— BEGIN DATASET EXTRACT —

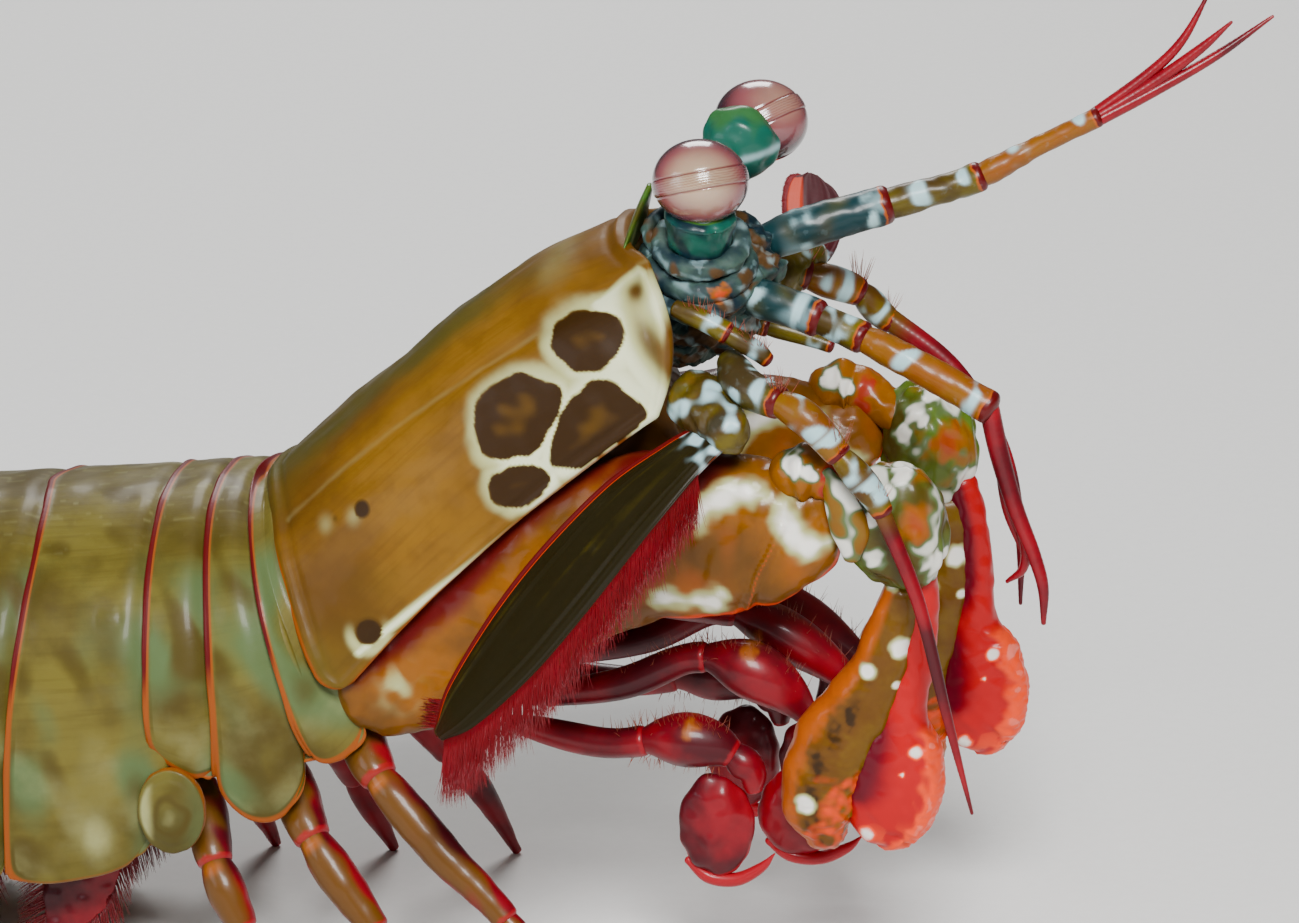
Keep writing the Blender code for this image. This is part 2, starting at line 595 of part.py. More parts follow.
def make_mouth_limbs():
    """Cleaning limb beside the mouth and three pairs of small grasping limbs."""
    palps = {
        "r": [(29.9, -8.4, 52.0, 0.7), (32.2, -8.7, 51.2, 0.75), (35.4, -8.6, 49.4, 0.7),
              (36.4, -8.6, 48.6, 0.5)],
        "l": [(30.6, 8.2, 46.6, 0.7), (32.6, 8.4, 46.2, 0.75), (36.0, 8.6, 45.4, 0.7),
              (38.6, 8.6, 44.6, 0.5)],
    }
    rods = {
        "3": ([(24.0, -2.1, 27.4, 1.0), (28.0, -2.2, 28.4, 1.1), (33.2, -2.3, 28.0, 1.6),
               (37.5, -2.4, 26.0, 1.5), (41.4, -2.6, 23.2, 1.1), (42.8, -2.8, 20.4, 0.9),
               (43.0, -2.8, 18.6, 0.7)],
              (43.0, -2.8, 17.4), (2.3, 1.3, 3.0)),
        "4": ([(18.6, -4.4, 21.2, 0.9), (25.6, -4.9, 22.9, 1.0), (30.6, -5.2, 25.2, 1.3),
               (34.4, -5.6, 24.9, 1.8), (37.6, -5.6, 23.0, 1.5), (39.2, -5.5, 20.6, 0.9),
               (38.9, -5.4, 17.6, 0.8), (38.6, -5.3, 15.4, 0.7)],
              (38.4, -5.2, 14.0), (2.9, 1.2, 3.3)),
        "5": ([(17.6, -5.8, 19.8, 0.9), (24.4, -6.5, 18.9, 1.0), (29.0, -6.9, 19.6, 1.6),
               (32.5, -7.0, 19.4, 1.6), (35.2, -7.0, 17.8, 1.0), (36.0, -7.0, 16.4, 0.8)],
              (34.2, -7.0, 13.4), (3.3, 1.3, 3.3)),
    }
    for side, sign in SIDES.items():
        rod = tube("maxilliped_1_" + side, palps[side], 5)
        paint(rod, AMBER)
        for number, (rows, centre, radii) in rods.items():
            limb = tube(f"maxilliped_{number}_{side}", mirrored(rows, side), 9)
            disc_place = (centre[0], -sign * centre[1], centre[2])
            disc = ball(f"maxilliped_{number}_{side}_hand", disc_place, radii, segments=8, rings=5)
            union(limb, disc)
            paint(limb, CRIMSON)


# Walking legs, swimming legs and tail fan

def make_legs():
    """Three pairs of thin walking legs, each tip a small flat on the floor."""
    legs = {
        "1_r": [(6.6, -7.6, 20.2, 1.5), (9.2, -12.0, 17.6, 1.5), (14.3, -14.0, 12.6, 1.25),
                (18.5, -15.2, 9.0, 1.1), (21.2, -16.0, 5.4, 0.8), (22.8, -16.3, -0.3, 0.55)],
        "2_r": [(1.6, -7.6, 16.6, 1.5), (4.3, -12.0, 12.7, 1.45), (8.8, -14.0, 7.3, 1.2),
                (11.6, -15.0, 3.8, 0.9), (13.9, -15.6, -0.3, 0.55)],
        "3_r": [(-4.6, -7.6, 14.4, 1.4), (-2.8, -12.0, 10.4, 1.4), (-0.7, -13.5, 6.5, 1.15),
                (1.4, -14.6, 3.2, 0.85), (3.2, -15.2, -0.3, 0.55)],
        "1_l": [(6.0, 7.6, 19.8, 1.5), (5.8, 12.4, 15.4, 1.5), (8.6, 15.6, 9.6, 1.25),
                (11.2, 17.4, 5.2, 0.9), (13.6, 18.6, -0.3, 0.55)],
        "2_l": [(1.2, 7.6, 16.2, 1.5), (0.8, 12.2, 12.0, 1.45), (1.6, 15.2, 7.2, 1.2),
                (2.8, 16.8, 3.6, 0.9), (4.2, 17.8, -0.3, 0.55)],
        "3_l": [(-5.0, 7.6, 14.2, 1.4), (-6.0, 11.6, 10.2, 1.4), (-6.4, 14.6, 6.4, 1.15),
                (-5.8, 16.2, 3.2, 0.85), (-4.8, 17.2, -0.3, 0.55)],
    }
    for number, rows in legs.items():
        leg = tube("walking_leg_" + number, rows, 7)
        paint(leg, CRIMSON)


def make_pleopods():
    """Five pairs of leaf-like swimming legs under the abdomen."""
    roots = [(-12.6, 15.2), (-22.2, 13.8), (-31.4, 12.6), (-40.0, 10.8), (-47.6, 9.0)]
    for number, (x, z) in enumerate(roots, 1):
        drop = z - 2.6
        rows = [(x, -7.0, z, 2.2, 0.9), (x - 0.5, -7.4, z - 0.35 * drop, 3.0, 0.8),
                (x - 1.6, -7.7, z - 0.72 * drop, 2.9, 0.6), (x - 3.0, -8.0, z - drop, 1.0, 0.4)]
        for side in SIDES:
            leaf = blade(f"pleopod_{number}_{side}", mirrored(rows, side), (0.3, 1.0, 0.0),
                         count=5, sides=8)
            paint(leaf, CRIMSON)


def make_tail_fan():
    """Two-branched uropods beside the telson, their tips flat on the floor."""
    stalk = [(-56.8, -14.5, 6.8, 1.6, 1.4), (-59.4, -15.5, 5.7, 2.3, 1.4),
             (-62.4, -16.6, 4.4, 2.2, 1.2)]
    inner = [(-61.0, -16.2, 4.4, 1.3, 0.8), (-66.0, -17.3, 2.6, 2.3, 0.6),
             (-72.0, -18.1, 1.0, 2.5, 0.55), (-77.4, -17.8, 0.35, 1.2, 0.45)]
    outer = [(-61.6, -19.6, 5.6, 1.3, 1.0), (-65.0, -21.9, 4.2, 2.4, 0.9),
             (-70.4, -24.0, 2.6, 2.9, 0.8), (-74.0, -25.1, 1.5, 2.6, 0.6),
             (-78.0, -26.1, 0.7, 3.0, 0.5), (-83.6, -27.0, 0.3, 1.2, 0.45)]
    for side in SIDES:
        branch = blade("uropod_endopod_" + side, mirrored(inner, side), (0.0, 0.0, 1.0), count=7)
        base = blade("uropod_stalk_" + side, mirrored(stalk, side), (0.0, 0.0, 1.0), count=5)
        union(branch, base)
        paint(branch, TEAL)
        fan = blade("uropod_exopod_" + side, mirrored(outer, side), (0.0, 0.2, 1.0), count=10)
        paint(fan, TEAL)
        keep_clear(branch, fan)
        keep_clear(branch, bpy.data.objects["abdomen_6"])


def main():
    empty_scene()
    make_trunk()
    make_head()
    make_antennules()
    make_antennae()
    make_claws()
    make_mouth_limbs()
    make_legs()
    make_pleopods()
    make_tail_fan()


main()
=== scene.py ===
"""Peacock mantis shrimp, life size, as a museum would model it: the visual pieces round the packed frame.

Points are drawn in the animal's own frame in millimetres (x forward, y to its left, z up
from the floor) and placed in metres in the frame's rows. Every shape is a grid of points.
"""

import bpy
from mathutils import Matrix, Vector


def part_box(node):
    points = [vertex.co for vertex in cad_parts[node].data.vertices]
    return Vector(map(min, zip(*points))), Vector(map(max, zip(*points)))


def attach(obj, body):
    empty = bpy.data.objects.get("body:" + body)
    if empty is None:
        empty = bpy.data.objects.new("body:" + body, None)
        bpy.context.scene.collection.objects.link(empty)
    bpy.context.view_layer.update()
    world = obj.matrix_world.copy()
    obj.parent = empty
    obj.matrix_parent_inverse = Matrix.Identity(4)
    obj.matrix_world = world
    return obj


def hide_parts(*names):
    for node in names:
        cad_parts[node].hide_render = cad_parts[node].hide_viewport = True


bl_info = {
    "name": "Mantis shrimp model",
    "version": (1, 0, 0),
    "blender": (4, 5, 0),
    "location": "3D view > Sidebar > Shrimp",
    "description": "Shell plates, eyes, claws, limbs and bristles of a life-size mantis shrimp",
    "category": "Add Mesh",
}

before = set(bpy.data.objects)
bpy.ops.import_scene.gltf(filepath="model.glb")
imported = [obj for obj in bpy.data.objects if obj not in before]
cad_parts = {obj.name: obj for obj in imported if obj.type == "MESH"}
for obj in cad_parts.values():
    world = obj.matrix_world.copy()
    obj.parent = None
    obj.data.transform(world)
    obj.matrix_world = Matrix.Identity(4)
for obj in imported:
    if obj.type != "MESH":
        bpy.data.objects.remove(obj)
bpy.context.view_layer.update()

import math
from collections import namedtuple

import bpy
import numpy as np
from bpy.props import FloatProperty, FloatVectorProperty, PointerProperty
from mathutils import Vector

MM = 0.001
EYES = {"r": (31.3, -6.3, 60.6), "l": (33.7, 6.7, 61.6)}
EYE_RADII = (3.35, 3.1, 2.95)
# Millimetres from the animal's frame to the row frame, from where the near eye was packed
EYE_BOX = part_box("eye_r")
SHIFT = (np.array(EYE_BOX[0]) + np.array(EYE_BOX[1])) / 2 / MM - EYES["r"]
SIDES = {"r": -1, "l": 1}

# An edge between trunk plates: its crest's place and its pitch in degrees, the half width
# and height of its arch, and how far its shoulder, flank and tip lead the crest
Edge = namedtuple("Edge", "x z pitch half arch shoulder flank tip")
EDGES = {
    "thorax_6_front": Edge(-1.45, 36, 37.2, 13.6, 10.6, 0.2, -1.2, -0.6),
    "thorax_6": Edge(-1.8, 36, 12, 14.3, 12, 1.1, 2.1, 2.5),
    "thorax_7": Edge(-4.2, 35.8, 4, 14.5, 12.8, 0.6, 1.1, 0.4),
    "thorax_8": Edge(-8, 35.3, 0, 14.7, 13.3, 0.5, 1, 0.9),
    "abdomen_1": Edge(-17.2, 34.4, 0, 14.9, 13.6, 1, 0.2, -0.6),
    "abdomen_2": Edge(-27, 33.2, 7, 15, 13.6, 0.6, 0.6, 0.4),
    "abdomen_3": Edge(-36.3, 31, 15, 15, 13.4, 0.5, 0.4, 0.2),
    "abdomen_4": Edge(-45.1, 27.6, 24, 14.8, 12.8, 0.4, 0.3, 0),
    "abdomen_5": Edge(-53.2, 22.9, 33, 14.4, 11.8, 0.3, 0.2, 0),
    "abdomen_6": Edge(-60.9, 17.05, 39, 13.4, 9.8, 0.2, 0.2, 0),
}
# Each somite: flap depth in front, behind and extra between, then the depth of the flesh
SOMITES = {
    "thorax_6": (7, 5.6, 1.4, 15),
    "thorax_7": (6.2, 5.4, 3.9, 15.5),
    "thorax_8": (5.9, 2.4, 0.6, 15.8),
    "abdomen_1": (10.2, 11.4, 1.4, 18.5),
    "abdomen_2": (11.2, 11.4, 1.4, 18.8),
    "abdomen_3": (11, 10.4, 1.4, 18),
    "abdomen_4": (10.2, 8.4, 1.4, 17),
    "abdomen_5": (8.4, 6.2, 1.4, 15.5),
    "abdomen_6": (6.2, 3.4, 1, 12.5),
}
# Half the way round a plate, which turns u into millimetres
HALF_GIRTH = 34
# Lengths in millimetres, pitches in degrees; roots as x and z, the tail plate's with its pitch
CARAPACE_LENGTH = 33.3
CARAPACE_PITCH = 37.2
CARAPACE_REAR = (-1.1, 36.1)
CARAPACE_WALL = 0.9
CARAPACE_ARCH = 14.25
CARAPACE_CROWN = 1.6
REAR_HALF_WIDTH = 14
FRONT_HALF_WIDTH = 10.6
ARCH_POWER = 2.15
TELSON_LENGTH = 24
TELSON_ROOT = (-61.25, 16.75, 39)
TELSON_HALF_WIDTH = 12.6
# How each claw's shaft and hammer turn about the pivot, in degrees, and then shift
PROPODUS_PIVOT = (46.2, 32.6)
PROPODUS_SWING = {"r": 0, "l": 12}
PROPODUS_SHIFT = {"r": (0, 0, 0), "l": (1.1, 0, 0.6)}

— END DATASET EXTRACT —

Write out exactly the lines running from the line containing "0.0, 1.0), count=5)" to the line containing "obj.parent = None", with both of those lines included.

§ ANSWER BELOW:
        base = blade("uropod_stalk_" + side, mirrored(stalk, side), (0.0, 0.0, 1.0), count=5)
        union(branch, base)
        paint(branch, TEAL)
        fan = blade("uropod_exopod_" + side, mirrored(outer, side), (0.0, 0.2, 1.0), count=10)
        paint(fan, TEAL)
        keep_clear(branch, fan)
        keep_clear(branch, bpy.data.objects["abdomen_6"])


def main():
    empty_scene()
    make_trunk()
    make_head()
    make_antennules()
    make_antennae()
    make_claws()
    make_mouth_limbs()
    make_legs()
    make_pleopods()
    make_tail_fan()


main()
=== scene.py ===
"""Peacock mantis shrimp, life size, as a museum would model it: the visual pieces round the packed frame.

Points are drawn in the animal's own frame in millimetres (x forward, y to its left, z up
from the floor) and placed in metres in the frame's rows. Every shape is a grid of points.
"""

import bpy
from mathutils import Matrix, Vector


def part_box(node):
    points = [vertex.co for vertex in cad_parts[node].data.vertices]
    return Vector(map(min, zip(*points))), Vector(map(max, zip(*points)))


def attach(obj, body):
    empty = bpy.data.objects.get("body:" + body)
    if empty is None:
        empty = bpy.data.objects.new("body:" + body, None)
        bpy.context.scene.collection.objects.link(empty)
    bpy.context.view_layer.update()
    world = obj.matrix_world.copy()
    obj.parent = empty
    obj.matrix_parent_inverse = Matrix.Identity(4)
    obj.matrix_world = world
    return obj


def hide_parts(*names):
    for node in names:
        cad_parts[node].hide_render = cad_parts[node].hide_viewport = True


bl_info = {
    "name": "Mantis shrimp model",
    "version": (1, 0, 0),
    "blender": (4, 5, 0),
    "location": "3D view > Sidebar > Shrimp",
    "description": "Shell plates, eyes, claws, limbs and bristles of a life-size mantis shrimp",
    "category": "Add Mesh",
}

before = set(bpy.data.objects)
bpy.ops.import_scene.gltf(filepath="model.glb")
imported = [obj for obj in bpy.data.objects if obj not in before]
cad_parts = {obj.name: obj for obj in imported if obj.type == "MESH"}
for obj in cad_parts.values():
    world = obj.matrix_world.copy()
    obj.parent = None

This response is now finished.